Ordinaires

Ordinaires –

Nous. La foule. Les anonymes pour les autres.

Tard le soir, à l’aéroport devant le carrousel sur lequel les bagages tardent à apparaître. Deux fillettes au seuil de l’adolescence. Avec leur mère et une tante, ou une amie de la famille.  Les deux femmes sont d’apparence banale avec des traits et des silhouettes qui ne retiennent pas l’attention. La plaie pour des caricaturistes ou des enquêteurs sur la scène d’une crime. “Décrivez-nous les deux femmes.” Bonne chance.

Les fillettes, elles, se remarquent.  Porteuses de gènes du côté paternel, peut-être. Jolies ni l’une ni l’autre. La beauté, éventuellement? Hors de question. Elles ressemblent à deux poissons plutôt rigolo. Têtes rondes. De profil, les yeux protubérants, pas de menton qui vaille mention et – hérésie de nos jours – pas de quincaillerie  pour ramener les dents à l’intérieur du cadre.
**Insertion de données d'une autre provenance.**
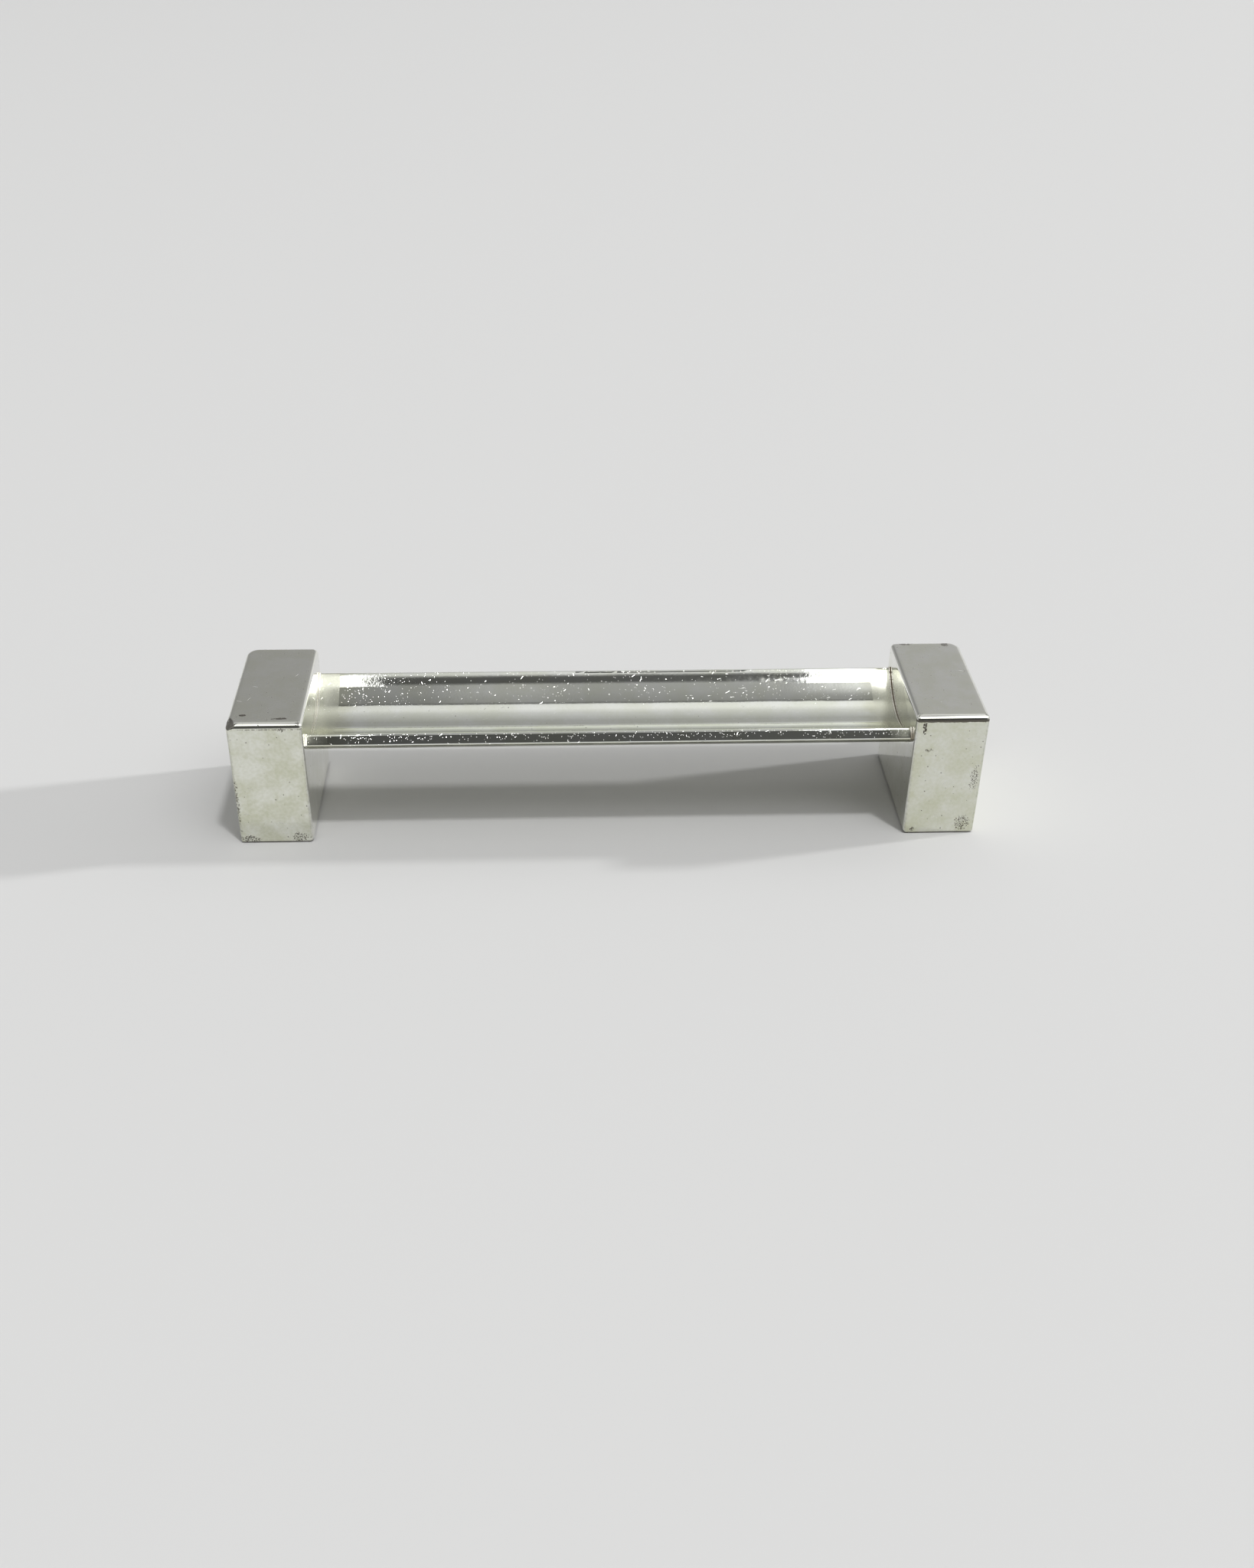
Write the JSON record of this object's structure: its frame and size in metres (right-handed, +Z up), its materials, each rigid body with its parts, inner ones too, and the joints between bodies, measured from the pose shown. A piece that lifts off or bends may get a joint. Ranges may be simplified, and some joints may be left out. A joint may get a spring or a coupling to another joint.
{
  "type": "knife rest",
  "caption": "Low silver-plated knife rest: two solid rectangular end blocks carry a shallow trough-shaped bar, which holds a knife's blade off the cloth.",
  "frame": {"origin": "on the table surface, under the middle of the rest", "axes": "+X along the rest to the right-hand block, +Y from the front to the rear, +Z up"},
  "size_m": [0.09, 0.0186, 0.0168],
  "materials": {
    "plated_block": "worn silver plate over brass, semi-bright, with fine pits and light tarnish",
    "plated_bar": "worn silver plate over brass, bright, with fine cross scratches",
    "silver_solder": "silver solder, dull, with dark tarnish and small beads"
  },
  "bodies": {
    "root": {"left_block": "plated_block", "right_block": "plated_block", "trough_bar": "plated_bar", "left_solder_seam": "silver_solder", "right_solder_seam": "silver_solder"}
  },
  "joints": []
}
À l’école, dans la rue, les railleries ne doivent pas manquer. Mais ici, ce soir, si elles ont conscience de leur apparence, il n’y paraît rien. Elles sont dans leur bulle, entre les deux femmes. À l’abri.  Deux poissons rouges dans un bocal. Elles y semblent à l’aise.

*

À Vannes, au 5 Place Saint Pierre, il y a une librairie qui s’appelle Le silence de la mer. J’y ai trouvé les poèmes de Tomas Tranströmer en traduction française.

*

Courte pause durant le concert d’orgue

L’orgue s’arrête de jouer et un silence de mort s’installe

dans l’église

mais pour quelques secondes seulement.

Pénètre alors le doux bourdonnement du trafic

extérieur, le grand orgue.

 

Nous voilà encerclés par les murmures de la circulation

qui se promènent

le long des murs de la cathédrale.

Où le monde extérieur glisse, tel un film translucide

dans un combat d’ombres en pianissimo.

 

Comme s’il appartenait aux bruits de la rue, j’entends

un de mes pouls battre dans le silence,

j’entends mon sang tourner, cette cascade qui se cache

en moi et m’accompagne toujours,

 

et tout aussi proche que mon sang et aussi lointain

qu’un souvenir du temps de mes quatre ans,

j’entends passer un semi-remorque qui fait trembler

les murs six-centenaires.

 

Tout cela est aussi éloigné que peut l’être le sein

d’une mère, pourtant je suis cet enfant

qui très loin entend parler les adultes, les voix des

vainqueurs

et des perdants qui s’entremêlent.

 

Une congrégation clairsemée occupe les bancs bleus.

Et les colonnes

se dressent tels des arbres étranges :

sans racines (seulement ce sol commun) ni

crêtes (seulement ce toit commun).

 

Je revis un rêve. Je me retrouve seul dans

un cimetière. La bruyère luit partout,

aussi loin que porte le regard. Qui est-ce que j’attends?

Un ami. Pourquoi

ne vient-il pas? Parce qu’il est déjà là.

 

Doucement, la mort fait remonter la lumière par le bas, par le

sol. La lande brille d’une couleur lilas de plus en plus

intense

– non, d’une couleur jamais vue jusque-là…jusqu’à

ce que les lueurs

blêmes de l’aube viennent siffler entre mes paupières

 

et que je me réveille à cet immuable PEUT-ÊTRE qui

me transporte dans un monde chancelant.

Et les images abstraites de l’univers sont aussi

impossibles que l’est

le dessin d’une tempête.

 

Chez moi, l’omnisciente Encyclopédie occupe un mètre

linéaire de bibliothèque : j’y ai appris à lire.

Mais chacun se fait rédiger son encyclopédie,

elle grandit dans nos âmes,

 

elle s’écrit de la naissance à la mort, des centaines

de milliers de pages pressées l’une contre l’autre,

mais entre elles, il y a toujours de l’air ! Comme dans le

feuillage frémissant

des forêts. Le livre des contradictions.

 

Ce qui y est écrit change à chaque instant, les images

se retouchent toutes seules, les mots scintillent.

Une lame de fond roule à travers le texte, suivie de

la prochaine et d’une autre encore…

 

Tomas Tranströmer – Baltiques Oeuvres complètes 1954-2004 traduit du suédois par Jacques outil, nrf Poésie/Gallimard, 2004

Illustration: un orgue dans l’église de Locronan en Bretagne.